VATICAN CITY — The example of St. Peter and the teaching of his successor encourage bishops to serve their flocks “willingly and generously,” Archbishop William E. Lori of Baltimore said.

Lori, who was appointed earlier this year to investigate allegations of sexual and financial improprieties made against Bishop Michael J. Bransfield, former bishop of the Diocese of Wheeling-Charleston, West Virginia, said Pope Francis also “warns us against using our ministry for financial gain or personal comfort.”

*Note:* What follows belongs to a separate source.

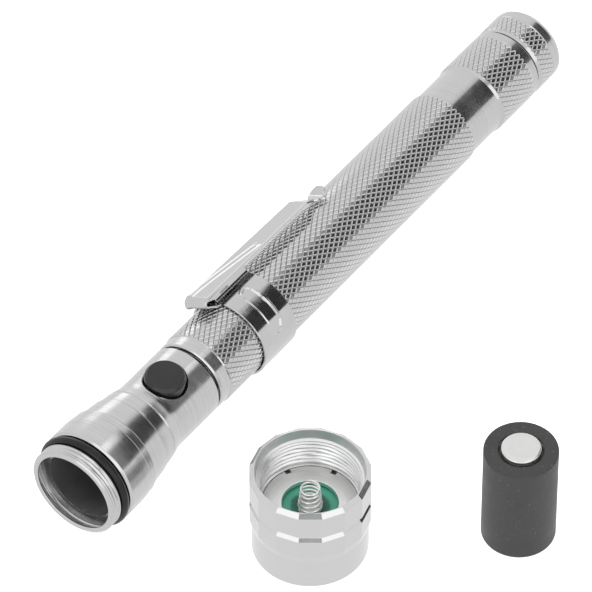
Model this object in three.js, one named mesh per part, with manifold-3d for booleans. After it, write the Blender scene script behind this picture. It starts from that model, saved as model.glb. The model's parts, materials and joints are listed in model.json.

It is “a warning that resonates loud and clear among us,” he said. “Thus Peter, and his successor, Francis, call us to simplicity of life, a pastoral poverty that enables us to keep the poor always in focus.”

Lori was the principal celebrant and homilist at a Mass celebrated Dec. 2 at the tomb of St. Peter with the bishops of the District of Columbia, Delaware, Maryland, Virginia, the U.S. Virgin Islands, West Virginia and the Archdiocese for the Military Services.

The bishops were in Rome for their visits ad limina apostolorum — to the threshold of the apostles — to report on the status of their dioceses.

In his homily in the grotto of St. Peter’s Basilica, Lori reflected on the Gospel reading in which Jesus asks his disciples what people are saying about him and who he is.

Jesus, he said, engages “in a bit of popular polling” at first before putting “his followers on the spot.”

St. Peter’s response that Jesus was “the son of the living God” was not only correct, but a revelation from God and a response that made him “the unshakeable rock upon whom (Christ) built his church,” the archbishop explained.

“In these days, when we are buffeted by challenges on every side, in these days, when many say that the bottom is dropping out of our church,” he said, “our hearts should rejoice, and our spines should be stiffened. And in this place, we hear anew the solid promise of Jesus: that the forces of sin and death will not prevail against his church.”

Through his promise, Lori added, Jesus does not ask bishops “to be optimists but rather witnesses of hope, ministers of word and sacrament and charity who put our absolute trust in him.”

Like St. Peter, who despite his failings led the nascent church until his martyrdom, bishops must understand that their mission is one of service and “not to hoard our authority over others nor to think too highly of ourselves and the positions we find ourselves in.”

Instead, bishops must exercise their ministry “in partnership with priests, deacons, religious and lay women and men, working to become what Francis calls a synodal church, a church that listens and learns,” he said.

Lori prayed that the bishops would be “rooted and grounded in love, in comprehending and proclaiming the height and depth and length and breadth of Christ’s love for the glory of God, for the good of the Church and for the salvation of souls.”